HORSLEY: David, everybody I've spoken with is excited by this visit. A lot of people say they were both surprised and delighted when this opening was first announced 15 months ago. At the same time, public expression to that excitement have been a little bit muted. You know, we haven't seen the sort of huge crowds in public, for example, that greeted Pope Francis when he came to Cuba last fall. Cuba expert Richard Feinberg whose with the University of California, San Diego, says the Castro government has been careful to discourage such public displays of affection for this president.

RICHARD FEINBERG: Imagine if they start to chant - Obama, Obama - and even more amazing, if they started to chant - U-S-A, U-S-A, U-S-A - because most Cubans do have very favorable views of both visiting President Obama and of the United States. So those were risks that the Cuban government were not willing to take.

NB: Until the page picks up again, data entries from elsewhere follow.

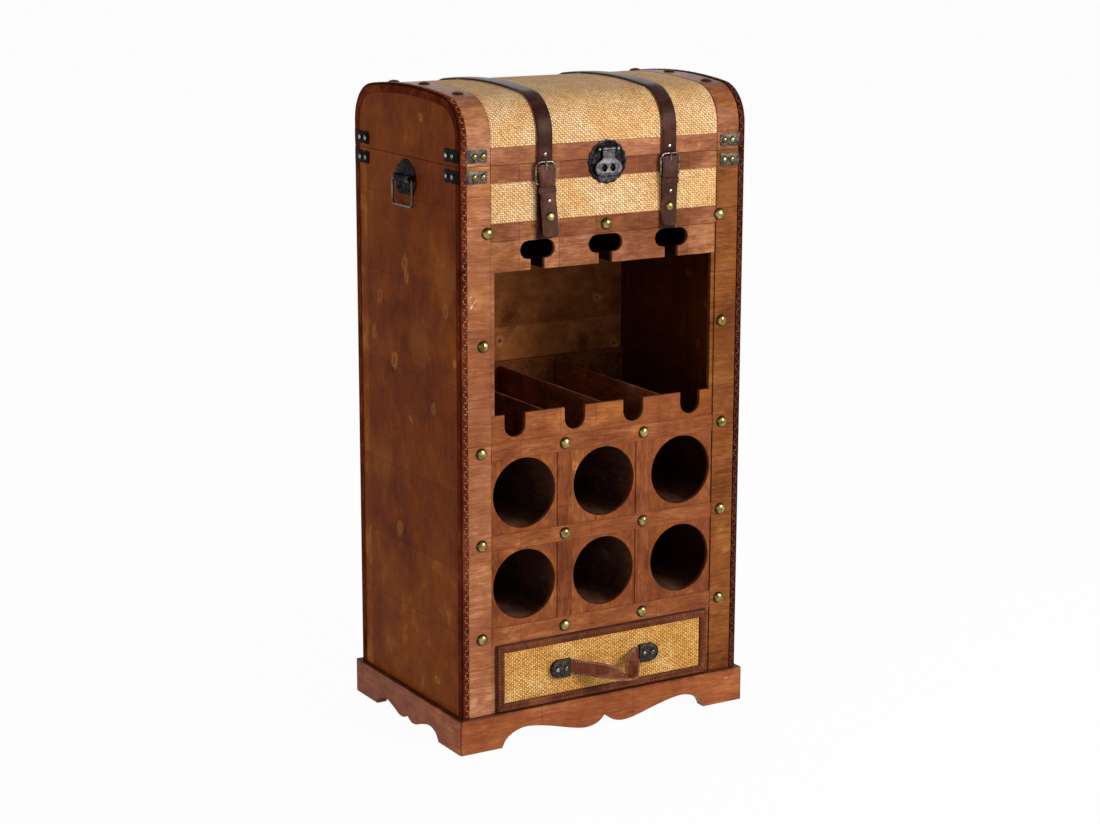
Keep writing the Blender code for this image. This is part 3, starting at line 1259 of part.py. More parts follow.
def drawer_face(straw, binding, axis):
    """The straw on the drawer's front and the mitred leather frame round it."""
    back = DRAWER_FACE_Y - FIT
    inner_x = DRAWER_X - DRAWER_FRAME_WIDTH
    mesh = bmesh.new()
    edge = DRAWER_FRAME_WIDTH + FIT
    x = (edge - DRAWER_X, DRAWER_X - edge)
    block(mesh, x, (DRAWER_STRAW_FACE, back), (DRAWER_BOTTOM_Z + edge, DRAWER_TOP_Z - edge))
    node("drawer_straw_panel", mesh, straw, axis)

    mesh = bmesh.new()
    low = DRAWER_BOTTOM_Z + DRAWER_FRAME_WIDTH
    high = DRAWER_TOP_Z - DRAWER_FRAME_WIDTH
    corners = (
        ((-DRAWER_X, DRAWER_BOTTOM_Z), (-inner_x, low)),
        ((DRAWER_X, DRAWER_BOTTOM_Z), (inner_x, low)),
        ((DRAWER_X, DRAWER_TOP_Z), (inner_x, high)),
        ((-DRAWER_X, DRAWER_TOP_Z), (-inner_x, high)),
    )
    rings = []
    for outer, inner in corners:
        ring = [(outer, back), (outer, back - DRAWER_FRAME), (inner, back - DRAWER_FRAME), (inner, back)]
        rings.append([Vector((place[0], y, place[1])) for place, y in ring])
    loft(mesh, rings, closed=True)
    node("drawer_leather_frame", mesh, binding, axis)


def drawer_handle(bronze, leather, axis):
    """D-shaped plates, each with a pocket that holds one end of the bowed leather strap."""
    back = HANDLE_BACK
    radius = HANDLE_PLATE_HEIGHT / 2
    pocket_end = HANDLE_PLATE_X - HANDLE_PLATE_LENGTH / 2 + HANDLE_TONGUE + FIT
    for name, side in (("left", -1), ("right", 1)):
        flat_x = HANDLE_PLATE_X - HANDLE_PLATE_LENGTH / 2
        round_x = HANDLE_PLATE_X + HANDLE_PLATE_LENGTH / 2 - radius
        outline = [(side * flat_x, DRAWER_MIDDLE_Z + radius), (side * flat_x, DRAWER_MIDDLE_Z - radius)]
        bend = arc((round_x, DRAWER_MIDDLE_Z), radius, -math.pi / 2, math.pi / 2, ROUND_SIDES)
        outline += [(side * x, z) for x, z in bend]
        mesh = bmesh.new()
        prism(mesh, outline, "Y", back, back - HANDLE_PLATE_DEPTH)
        made = node("drawer_handle_plate_" + name, mesh, bronze, axis)
        pocket = bmesh.new()
        x = sorted((side * (flat_x - RUN_OUT), side * pocket_end))
        half = HANDLE_STRAP_WIDTH / 2 + FIT
        y = (back - HANDLE_STRAP - FIT, back + RUN_OUT)
        block(pocket, x, y, (DRAWER_MIDDLE_Z - half, DRAWER_MIDDLE_Z + half))
        combine(made, pocket, "DIFFERENCE", axis)

    half_span = HANDLE_PLATE_X - HANDLE_PLATE_LENGTH / 2 - HANDLE_LEAD
    tongue_y = back - HANDLE_STRAP / 2
    centres = []
    for side, twist in HANDLE_STATION_SHARES:
        lean = HANDLE_LEAN_SHARE * half_span * (1 - side**2)
        bow = math.cos(math.pi / 2 * side) ** HANDLE_BOW_POWER if abs(side) < 1 else 0
        y = tongue_y - HANDLE_REACH * bow
        centres.append(Vector((side * half_span + lean, y, DRAWER_MIDDLE_Z - HANDLE_SAG * bow)))
    twists = [0] + [twist for side, twist in HANDLE_STATION_SHARES] + [0]
    end_x = half_span + HANDLE_LEAD + HANDLE_TONGUE
    ends = [Vector((way * end_x, tongue_y, DRAWER_MIDDLE_Z)) for way in (-1, 1)]
    centres = ends[:1] + centres + ends[1:]
    made = []
    for index, (centre, twist) in enumerate(zip(centres, twists)):
        along = Vector((1, 0, 0))
        if 1 < index < len(centres) - 2:
            along = (centres[index + 1] - centres[index - 1]).normalized()
        turn = Matrix.Rotation(HANDLE_TWIST * twist, 3, along)
        wide = turn @ (Vector((0, 0, 1)) - along.z * along).normalized()
        made.append((centre, wide, along.cross(wide), 1))
    mesh = bmesh.new()
    ribbon(mesh, made, HANDLE_STRAP_WIDTH, HANDLE_STRAP)
    node("drawer_handle_strap", mesh, leather, axis, smooth=True)


def main():
    for old in list(bpy.data.objects):
        bpy.data.objects.remove(old, do_unlink=True)

    wood = material("stained_wood", 158, 92, 54, 0.42)
    side_wood = material("dark_stained_wood", 98, 50, 25, 0.42)
    panel_wood = material("panel_wood", 148, 84, 54, 0.45)
    inner_wood = material("inner_wood", 92, 50, 27, 0.55)
    straw = material("woven_straw", 224, 174, 117, 0.8)
    leather = material("brown_leather", 72, 38, 28, 0.5)
    binding = material("binding_leather", 104, 54, 34, 0.5)
    bronze = material("dark_bronze", 96, 82, 62, 0.45, 0.9)
    iron = material("black_iron", 40, 37, 36, 0.45, 0.9)
    steel = material("grey_steel", 126, 119, 121, 0.4, 0.9)

    root = axis_empty("wine_chest", (0, 0, 0))
    plinth(wood, root)
    base_board(inner_wood, root)
    side_panels(side_wood, root)
    back_panel(side_wood, root)
    front_posts(wood, root)
    glass_slot_panel(panel_wood, root)
    cradle_front(panel_wood, root)
    split = MIDDLE_RAIL_CENTRE
    top = UPPER_RAIL_CENTRE - FIT / 2
    hole_panel("hole_panel_lower", panel_wood, root, LOWER_RAIL_BOTTOM, split - FIT / 2, LOWER_ROW_Z)
    hole_panel("hole_panel_upper", panel_wood, root, split + FIT / 2, top, UPPER_ROW_Z)
    bottle_face_grid(wood, root)
    body_straw_panel(straw, root)

    level_board("chest_floor", inner_wood, root, CHEST_FLOOR_BOTTOM, SHELF_BOARD)
    glass_hanger(inner_wood, root)
    level_board("cradle_floor", inner_wood, root, CRADLE_FLOOR_BOTTOM, SHELF_BOARD)
    cradle_dividers(inner_wood, root)
    bottle_rack(inner_wood, root)
    level_board("bottle_shelf_lower", inner_wood, root, LOWER_SHELF_TOP - SHELF_BOARD, SHELF_BOARD)

    body_edge_bindings(binding, root)
    body_hinges(bronze, root)
    lock_plate_lower(iron, root)
    strap_anchors(leather, root)
    side_handle_plates(iron, root)
    side_handle_bails(steel, root)

    lid_axis = axis_empty("lid_hinge_axis", (0, HINGE_Y, SEAM_HEIGHT), root)
    lid_boards(side_wood, lid_axis)
    lid_straw_cover(straw, lid_axis)
    lid_facing(wood, lid_axis)
    lid_edge_bindings(binding, lid_axis)
    lid_hinges(bronze, lid_axis)
    lid_straps(leather, lid_axis)
    strap_buckles(steel, lid_axis)
    strap_tips(leather, lid_axis)
    lock_plate_upper(iron, lid_axis)
    hasp_axis = axis_empty("hasp_axis", (0, LOCK_PIN_Y, LOCK_PIN_Z), lid_axis)
    lock_hasp(steel, hasp_axis)

    drawer_axis = axis_empty("drawer_slide_axis", (0, DRAWER_FACE_Y, DRAWER_MIDDLE_Z), root)
    drawer_box(inner_wood, drawer_axis)
    drawer_face(straw, binding, drawer_axis)
    drawer_handle(bronze, leather, drawer_axis)


main()
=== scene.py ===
"""The wine chest's looks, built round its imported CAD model."""

import math

import bmesh
import bpy
from mathutils import Matrix, Vector
from mathutils.geometry import tessellate_polygon


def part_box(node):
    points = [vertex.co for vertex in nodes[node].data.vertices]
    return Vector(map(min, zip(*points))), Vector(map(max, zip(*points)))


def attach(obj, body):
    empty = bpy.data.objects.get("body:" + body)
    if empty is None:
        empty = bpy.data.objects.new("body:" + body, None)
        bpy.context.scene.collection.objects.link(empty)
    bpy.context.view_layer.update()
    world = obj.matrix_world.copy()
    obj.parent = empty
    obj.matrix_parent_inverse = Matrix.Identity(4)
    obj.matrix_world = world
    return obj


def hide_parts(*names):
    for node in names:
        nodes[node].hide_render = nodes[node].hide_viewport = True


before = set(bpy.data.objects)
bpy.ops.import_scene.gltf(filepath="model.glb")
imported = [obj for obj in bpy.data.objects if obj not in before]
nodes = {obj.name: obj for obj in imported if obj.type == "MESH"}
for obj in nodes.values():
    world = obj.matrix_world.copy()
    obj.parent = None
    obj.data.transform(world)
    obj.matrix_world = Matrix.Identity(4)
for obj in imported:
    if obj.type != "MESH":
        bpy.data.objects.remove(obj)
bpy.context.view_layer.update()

# Sizes in metres, in the design frame: x from the middle, y back from the front face, z from the floor
HALF_BODY = 0.2130
BODY_DEPTH = 0.2870
MIDDLE_Y = BODY_DEPTH / 2
CARCASS_BOTTOM = 0.0473
CARCASS_TOP = 0.7602
LID_BOTTOM = 0.7608
PLINTH_OVERHANG = 0.0070
CENTRE_Y = -PLINTH_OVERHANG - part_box("plinth_front")[0].y
VENEER = 0.0012
FACE_CUT = 0.0019
INNER_X = 0.2028
STILE_INNER = 0.1695
STILE_OUTER = 0.2035
RAIL_SEAM = 0.6648
GRID_PANES = ((0.1620, 0.2656), (0.2856, 0.3854))
BAND_X = 0.1692
STRAW_RECESS = 0.0002
STRAW = 0.0010
BACK_FRONT = 0.2820
LID_BAND = 0.0217
LID_CORNER_RADIUS = 0.0510
LID_CORNER_Z = LID_BOTTOM + 0.0333
LID_CROWN_ANGLE = math.radians(7)
LID_CROWN_RADIUS = (MIDDLE_Y - LID_CORNER_RADIUS) / math.sin(LID_CROWN_ANGLE) + LID_CORNER_RADIUS
LID_CROWN_Z = LID_CORNER_Z - (LID_CROWN_RADIUS - LID_CORNER_RADIUS) * math.cos(LID_CROWN_ANGLE)
BINDING_INNER = 0.2038
BINDING_PROUD = 0.0008
BINDING_SIDE = 0.0006
BINDING_WIDTH = 0.0118
LACE_PITCH = 0.0074
WHIP_PITCH = 0.0040
FORWARD = (0, -1, 0)
WHITE = (1, 1, 1, 1)


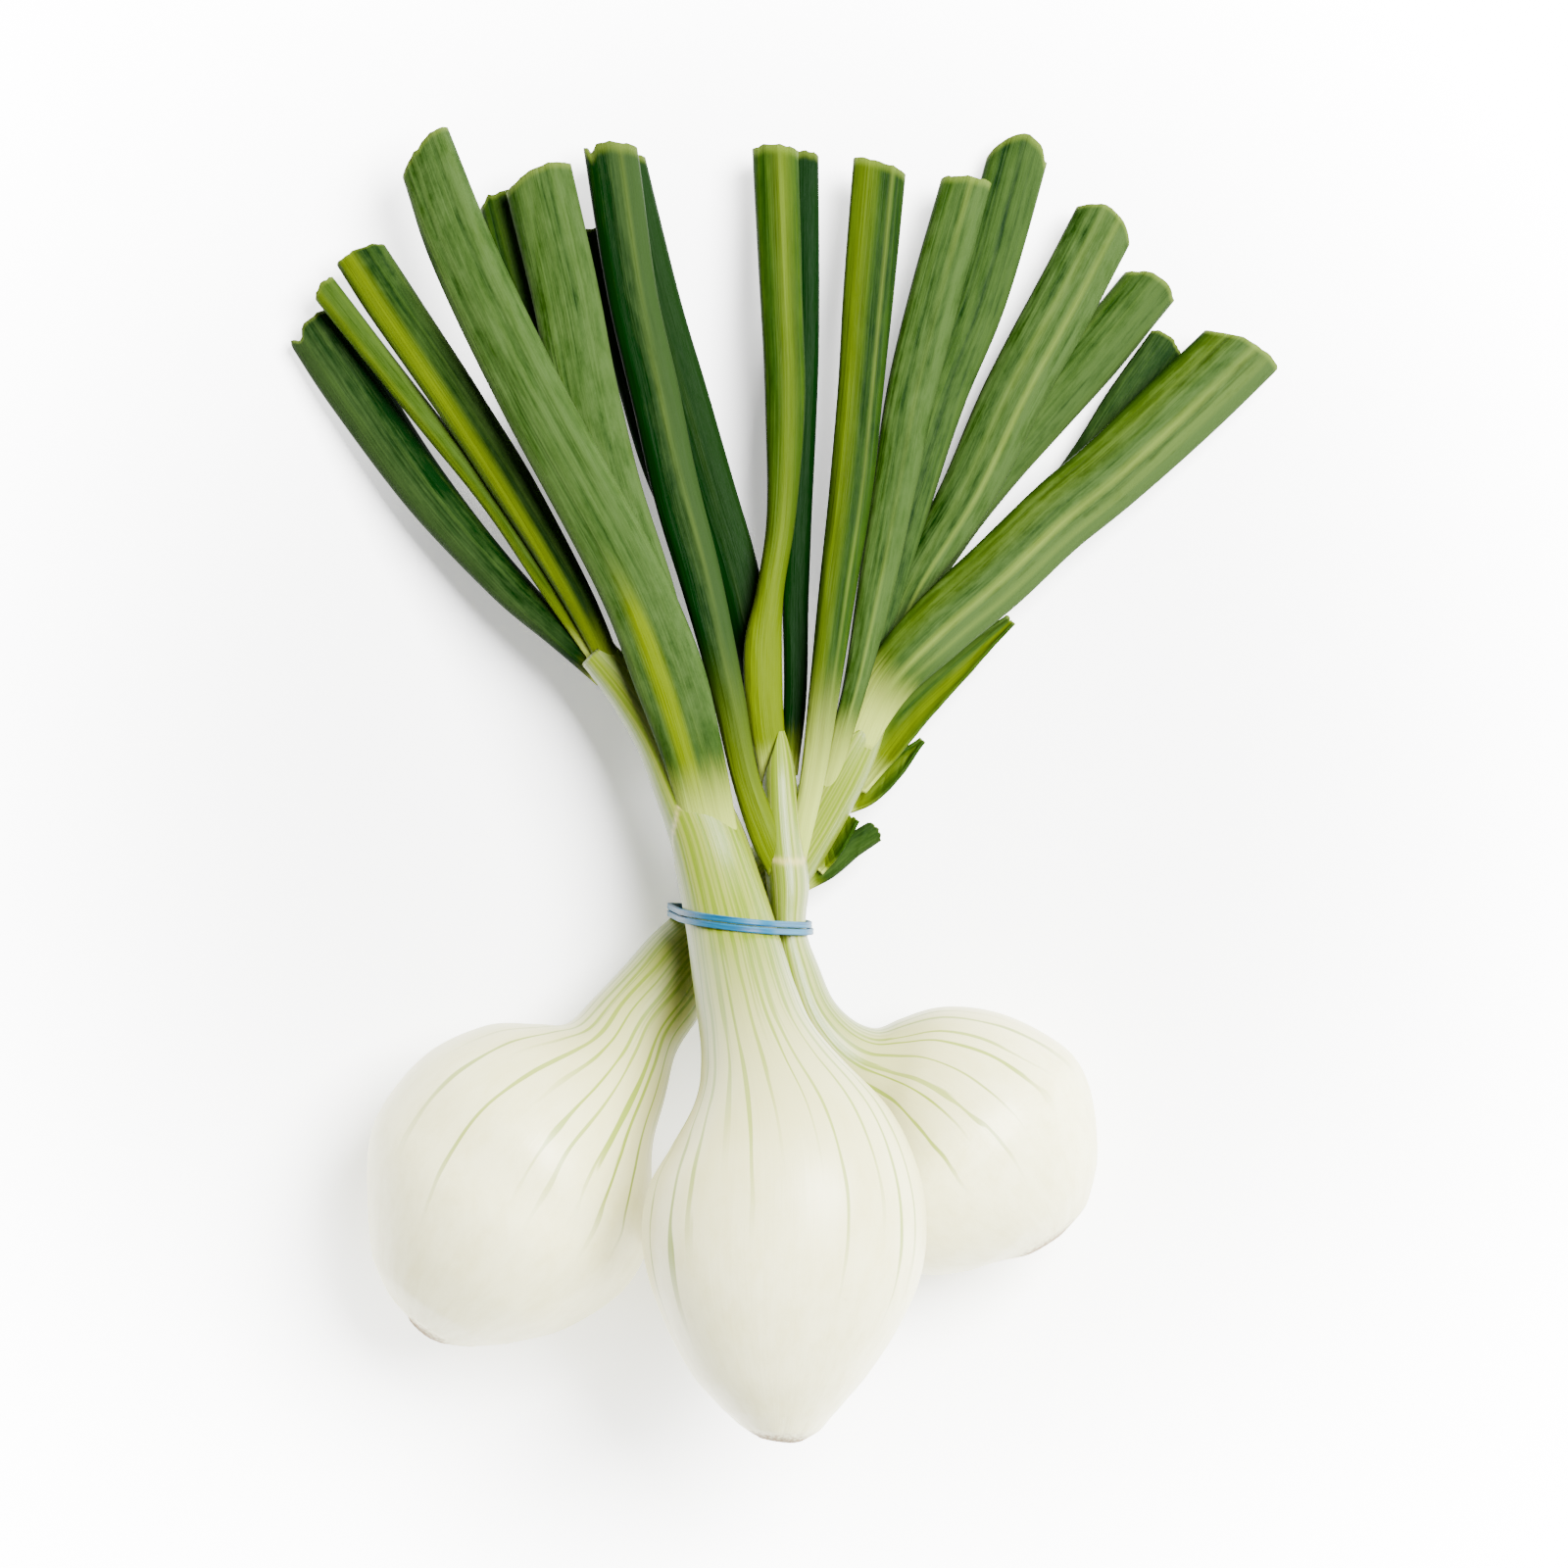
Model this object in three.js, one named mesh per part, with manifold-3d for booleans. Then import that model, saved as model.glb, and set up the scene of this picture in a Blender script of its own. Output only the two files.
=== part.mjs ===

HORSLEY: Quietly, though, Cubans are cheering this visit, and polls show majority of folks back home also approve - and so do governments elsewhere in the hemisphere, who are happy to see the U.S. set aside its policy of isolating Cuba, a policy that, ironically, had the effect of isolating the United States.

GREENE: All right, Scott. Thanks a lot.

HORSLEY: Great to be with you, David.

GREENE: It's NPR's Scott Horsley who is traveling with the president in Havana, Cuba. And you heard him on MORNING EDITION from NPR News. I'm David Greene here at Youth Radio in Oakland, Calif.